# [COLLECTED MATERIAL]
====
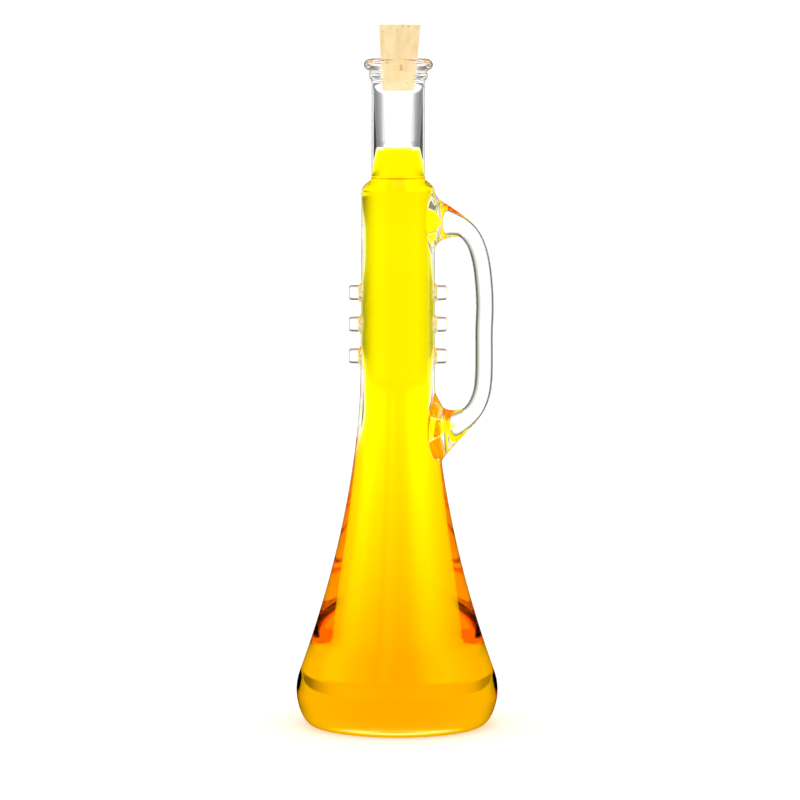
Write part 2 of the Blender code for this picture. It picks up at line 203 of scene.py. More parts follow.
# The light round the horizon as (degrees to the right of straight behind or in front, light): as seen through clear
# glass alone, and through the drink
CLEAR_SIDES = (
    (-90, 1.25),
    (-62, 1.25),
    (-58, 0.1),
    (-46, 0.06),
    (-38, 0.7),
    (-28, 1.3),
    (0, 1.2),
    (14, 1.3),
    (20, 1.0),
    (26, 0.7),
    (34, 0.4),
    (41, 0.05),
    (57, 0.03),
    (61, 1.25),
    (90, 1.25),
)
DRINK_SIDES = (
    (-90, 1.2),
    (-66, 0.9),
    (-58, 0.5),
    (-46, 0.55),
    (-36, 0.95),
    (-20, 1.2),
    (-8, 1.2),
    (8, 1.2),
    (16, 1.25),
    (24, 1.2),
    (32, 0.95),
    (40, 0.65),
    (48, 0.32),
    (58, 0.28),
    (66, 0.8),
    (90, 1.2),
)

# Heights of direction, as sines, between which the drink's pattern fades in and out again, and the light below it,
# which is seen through the bell
GAP_BOTTOM = (-0.125, -0.1)
LOW_TOP = (-0.16, -0.12)
LOW_PLAIN = 1.15
GAP_TOP = (-0.034, -0.02)
LOW_SIDES = (
    (-90, 1.15),
    (-42, 1.15),
    (-34, 1.25),
    (-26, 1.4),
    (-20, 1.55),
    (-13, 1.5),
    (-6, 1.2),
    (0, 1.15),
    (4, 1.25),
    (6, 1.25),
    (8, 1.15),
    (12, 1.3),
    (18, 1.35),
    (24, 1.5),
    (33, 1.45),
    (40, 1.2),
    (90, 1.15),
)

# Where the light seen through clear glass fades into a dark ceiling and into the shade under the bottle, as sines of
# height, and what is left there
SKY_FADE = (0.35, 0.7)
SKY_SEEN = 0.06
SHADE_FADE = (-0.85, -0.45)
SHADE_SEEN = 0.2

# The light round the horizon that has been mirrored on its way, as inside the neck's wall, and the heights of
# direction between which it is as weak as that
MIRRORED_SIDES = (
    (-90, 0.95),
    (-72, 0.75),
    (-58, 0.48),
    (-37, 0.35),
    (-15, 0.24),
    (15, 0.22),
    (37, 0.33),
    (58, 0.45),
    (72, 0.7),
    (90, 0.95),
)
MIRROR_BOTTOM = (-0.15, -0.11)
MIRROR_TOP = (0.05, 0.09)

# How much brighter the studio lights what stands behind glass
LIT_THROUGH_GLASS = 1.9

# The floor, what it glows with by itself, and a painted pool of warm light round the drink, which stands in for the
# light the drink casts on the floor, as (distance from the axis, colour)
FLOOR_SIZE = 60.0
FLOOR_GLOW = 0.3
PAINTED_LIGHT_NEAR = 0.04
PAINTED_LIGHT_FAR = 0.12
PAINTED_LIGHT_COLOUR = (1.5, 1.1, 0.75)

# Camera: distance from the axis, height, tilt down, sideways roll and the picture's shift
CAMERA_DISTANCE = 1.9
CAMERA_HEIGHT = 0.33
CAMERA_TILT = math.radians(5.47)
CAMERA_ROLL = math.radians(0.12)
CAMERA_LENS = 189.6
CAMERA_SHIFT = 0.0029


def arc(centre, half_width, half_height, start, end, steps):
    """Points of an elliptical arc from start to end degrees, both ends included."""
    points = []
    for i in range(steps + 1):
        angle = math.radians(start + (end - start) * i / steps)
        points.append((centre[0] + half_width * math.cos(angle), centre[1] + half_height * math.sin(angle)))
    return points


def smooth_step(t):
    t = min(max(t, 0.0), 1.0)
    return t * t * (3 - 2 * t)


def heights_up(start, end):
    """Heights from start to end at about the row spacing, the start left out."""
    steps = max(1, round((end - start) / ROW_SPACING))
    return [start + (end - start) * i / steps for i in range(1, steps + 1)]


def heel():
    """Slope at the bell's rim, and radius and centre height of the arc that turns it upright."""
    rise = FLARE_START_HEIGHT - FLARE_END_HEIGHT
    slope = math.atan(FLARE_POWER * (FLARE_END_RADIUS - TUBE_BOTTOM_RADIUS) / rise)
    rounding = (BASE_RADIUS - FLARE_END_RADIUS) / (1 - math.cos(slope))
    return slope, rounding, FLARE_END_HEIGHT - rounding * math.sin(slope)


def outer_radius(z):
    """Outer radius of the glass between the widest point of its base and its shoulder."""
    slope, rounding, widest = heel()
    if z < FLARE_END_HEIGHT:
        return BASE_RADIUS - rounding + math.sqrt(max(0.0, rounding**2 - (z - widest) ** 2))
    if z < FLARE_START_HEIGHT:
        share = (FLARE_START_HEIGHT - z) / (FLARE_START_HEIGHT - FLARE_END_HEIGHT)
        return TUBE_BOTTOM_RADIUS + (FLARE_END_RADIUS - TUBE_BOTTOM_RADIUS) * share**FLARE_POWER
    share = (z - FLARE_START_HEIGHT) / (SHOULDER_HEIGHT - FLARE_START_HEIGHT)
    return TUBE_BOTTOM_RADIUS + (TUBE_TOP_RADIUS - TUBE_BOTTOM_RADIUS) * min(share, 1.0)


def underside_rows(steps=10):
    """From the axis along the shallow hollow out to the standing ring."""
    edge = STANDING_RADIUS - RING_WIDTH
    points = [(0.0, PUNT_DEPTH)]
    for i in range(1, steps + 1):
        angle = math.pi / 2 * (1 - i / steps)
        points.append((edge * math.cos(angle), PUNT_DEPTH * math.sin(angle)))
    return points + [(edge + RING_WIDTH / 2, 0.0), (STANDING_RADIUS, 0.0)]


def heel_rows(steps=14):
    """From the standing ring up to the widest point, a quarter of a superellipse."""
    widest = heel()[2]
    width = BASE_RADIUS - STANDING_RADIUS
    points = []
    for i in range(steps - 1, -1, -1):
        angle = math.pi / 2 * i / steps
        across = math.cos(angle) ** (2 / HEEL_ROUNDNESS)
        down = math.sin(angle) ** (2 / HEEL_ROUNDNESS)
        points.append((STANDING_RADIUS + width * across, widest * (1 - down)))
    return points


def shoulder_rows():
    """From the top of the tube over the shoulder to the neck's foot."""
    slope = SHOULDER_SLOPE
    degrees = math.degrees(slope)
    centre = TUBE_TOP_RADIUS - SHOULDER_ROUNDING
    shoulder_edge = centre + SHOULDER_ROUNDING * math.cos(slope)
    fillet_edge = NECK_FOOT_RADIUS + NECK_FILLET * (1 - math.cos(slope))
    fillet_height = (
        SHOULDER_HEIGHT
        + SHOULDER_ROUNDING * math.sin(slope)
        + (shoulder_edge - fillet_edge) / math.tan(slope)
        + NECK_FILLET * math.sin(slope)
    )
    fillet = (NECK_FOOT_RADIUS + NECK_FILLET, fillet_height)
    points = arc((centre, SHOULDER_HEIGHT), SHOULDER_ROUNDING, SHOULDER_ROUNDING, 0, degrees, 8)[1:]
    return points + arc(fillet, NECK_FILLET, NECK_FILLET, 180 + degrees, 180, 6)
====
# [INSTRUCTION]
Using the data above, return each line exactly as written.

# [ANSWER]
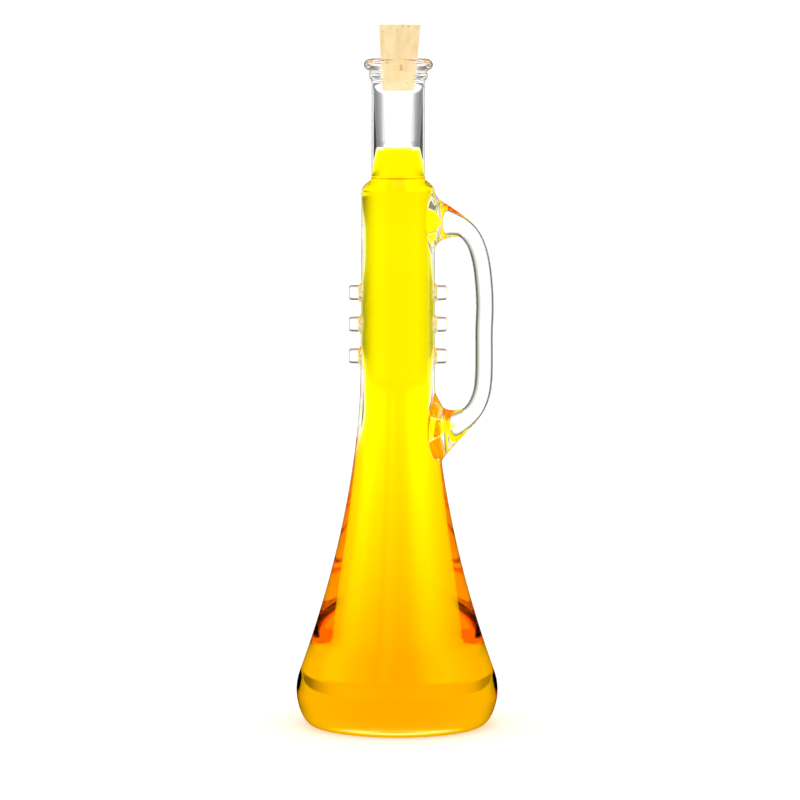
Write part 2 of the Blender code for this picture. It picks up at line 203 of scene.py. More parts follow.
# The light round the horizon as (degrees to the right of straight behind or in front, light): as seen through clear
# glass alone, and through the drink
CLEAR_SIDES = (
    (-90, 1.25),
    (-62, 1.25),
    (-58, 0.1),
    (-46, 0.06),
    (-38, 0.7),
    (-28, 1.3),
    (0, 1.2),
    (14, 1.3),
    (20, 1.0),
    (26, 0.7),
    (34, 0.4),
    (41, 0.05),
    (57, 0.03),
    (61, 1.25),
    (90, 1.25),
)
DRINK_SIDES = (
    (-90, 1.2),
    (-66, 0.9),
    (-58, 0.5),
    (-46, 0.55),
    (-36, 0.95),
    (-20, 1.2),
    (-8, 1.2),
    (8, 1.2),
    (16, 1.25),
    (24, 1.2),
    (32, 0.95),
    (40, 0.65),
    (48, 0.32),
    (58, 0.28),
    (66, 0.8),
    (90, 1.2),
)

# Heights of direction, as sines, between which the drink's pattern fades in and out again, and the light below it,
# which is seen through the bell
GAP_BOTTOM = (-0.125, -0.1)
LOW_TOP = (-0.16, -0.12)
LOW_PLAIN = 1.15
GAP_TOP = (-0.034, -0.02)
LOW_SIDES = (
    (-90, 1.15),
    (-42, 1.15),
    (-34, 1.25),
    (-26, 1.4),
    (-20, 1.55),
    (-13, 1.5),
    (-6, 1.2),
    (0, 1.15),
    (4, 1.25),
    (6, 1.25),
    (8, 1.15),
    (12, 1.3),
    (18, 1.35),
    (24, 1.5),
    (33, 1.45),
    (40, 1.2),
    (90, 1.15),
)

# Where the light seen through clear glass fades into a dark ceiling and into the shade under the bottle, as sines of
# height, and what is left there
SKY_FADE = (0.35, 0.7)
SKY_SEEN = 0.06
SHADE_FADE = (-0.85, -0.45)
SHADE_SEEN = 0.2

# The light round the horizon that has been mirrored on its way, as inside the neck's wall, and the heights of
# direction between which it is as weak as that
MIRRORED_SIDES = (
    (-90, 0.95),
    (-72, 0.75),
    (-58, 0.48),
    (-37, 0.35),
    (-15, 0.24),
    (15, 0.22),
    (37, 0.33),
    (58, 0.45),
    (72, 0.7),
    (90, 0.95),
)
MIRROR_BOTTOM = (-0.15, -0.11)
MIRROR_TOP = (0.05, 0.09)

# How much brighter the studio lights what stands behind glass
LIT_THROUGH_GLASS = 1.9

# The floor, what it glows with by itself, and a painted pool of warm light round the drink, which stands in for the
# light the drink casts on the floor, as (distance from the axis, colour)
FLOOR_SIZE = 60.0
FLOOR_GLOW = 0.3
PAINTED_LIGHT_NEAR = 0.04
PAINTED_LIGHT_FAR = 0.12
PAINTED_LIGHT_COLOUR = (1.5, 1.1, 0.75)

# Camera: distance from the axis, height, tilt down, sideways roll and the picture's shift
CAMERA_DISTANCE = 1.9
CAMERA_HEIGHT = 0.33
CAMERA_TILT = math.radians(5.47)
CAMERA_ROLL = math.radians(0.12)
CAMERA_LENS = 189.6
CAMERA_SHIFT = 0.0029


def arc(centre, half_width, half_height, start, end, steps):
    """Points of an elliptical arc from start to end degrees, both ends included."""
    points = []
    for i in range(steps + 1):
        angle = math.radians(start + (end - start) * i / steps)
        points.append((centre[0] + half_width * math.cos(angle), centre[1] + half_height * math.sin(angle)))
    return points


def smooth_step(t):
    t = min(max(t, 0.0), 1.0)
    return t * t * (3 - 2 * t)


def heights_up(start, end):
    """Heights from start to end at about the row spacing, the start left out."""
    steps = max(1, round((end - start) / ROW_SPACING))
    return [start + (end - start) * i / steps for i in range(1, steps + 1)]


def heel():
    """Slope at the bell's rim, and radius and centre height of the arc that turns it upright."""
    rise = FLARE_START_HEIGHT - FLARE_END_HEIGHT
    slope = math.atan(FLARE_POWER * (FLARE_END_RADIUS - TUBE_BOTTOM_RADIUS) / rise)
    rounding = (BASE_RADIUS - FLARE_END_RADIUS) / (1 - math.cos(slope))
    return slope, rounding, FLARE_END_HEIGHT - rounding * math.sin(slope)


def outer_radius(z):
    """Outer radius of the glass between the widest point of its base and its shoulder."""
    slope, rounding, widest = heel()
    if z < FLARE_END_HEIGHT:
        return BASE_RADIUS - rounding + math.sqrt(max(0.0, rounding**2 - (z - widest) ** 2))
    if z < FLARE_START_HEIGHT:
        share = (FLARE_START_HEIGHT - z) / (FLARE_START_HEIGHT - FLARE_END_HEIGHT)
        return TUBE_BOTTOM_RADIUS + (FLARE_END_RADIUS - TUBE_BOTTOM_RADIUS) * share**FLARE_POWER
    share = (z - FLARE_START_HEIGHT) / (SHOULDER_HEIGHT - FLARE_START_HEIGHT)
    return TUBE_BOTTOM_RADIUS + (TUBE_TOP_RADIUS - TUBE_BOTTOM_RADIUS) * min(share, 1.0)


def underside_rows(steps=10):
    """From the axis along the shallow hollow out to the standing ring."""
    edge = STANDING_RADIUS - RING_WIDTH
    points = [(0.0, PUNT_DEPTH)]
    for i in range(1, steps + 1):
        angle = math.pi / 2 * (1 - i / steps)
        points.append((edge * math.cos(angle), PUNT_DEPTH * math.sin(angle)))
    return points + [(edge + RING_WIDTH / 2, 0.0), (STANDING_RADIUS, 0.0)]


def heel_rows(steps=14):
    """From the standing ring up to the widest point, a quarter of a superellipse."""
    widest = heel()[2]
    width = BASE_RADIUS - STANDING_RADIUS
    points = []
    for i in range(steps - 1, -1, -1):
        angle = math.pi / 2 * i / steps
        across = math.cos(angle) ** (2 / HEEL_ROUNDNESS)
        down = math.sin(angle) ** (2 / HEEL_ROUNDNESS)
        points.append((STANDING_RADIUS + width * across, widest * (1 - down)))
    return points


def shoulder_rows():
    """From the top of the tube over the shoulder to the neck's foot."""
    slope = SHOULDER_SLOPE
    degrees = math.degrees(slope)
    centre = TUBE_TOP_RADIUS - SHOULDER_ROUNDING
    shoulder_edge = centre + SHOULDER_ROUNDING * math.cos(slope)
    fillet_edge = NECK_FOOT_RADIUS + NECK_FILLET * (1 - math.cos(slope))
    fillet_height = (
        SHOULDER_HEIGHT
        + SHOULDER_ROUNDING * math.sin(slope)
        + (shoulder_edge - fillet_edge) / math.tan(slope)
        + NECK_FILLET * math.sin(slope)
    )
    fillet = (NECK_FOOT_RADIUS + NECK_FILLET, fillet_height)
    points = arc((centre, SHOULDER_HEIGHT), SHOULDER_ROUNDING, SHOULDER_ROUNDING, 0, degrees, 8)[1:]
    return points + arc(fillet, NECK_FILLET, NECK_FILLET, 180 + degrees, 180, 6)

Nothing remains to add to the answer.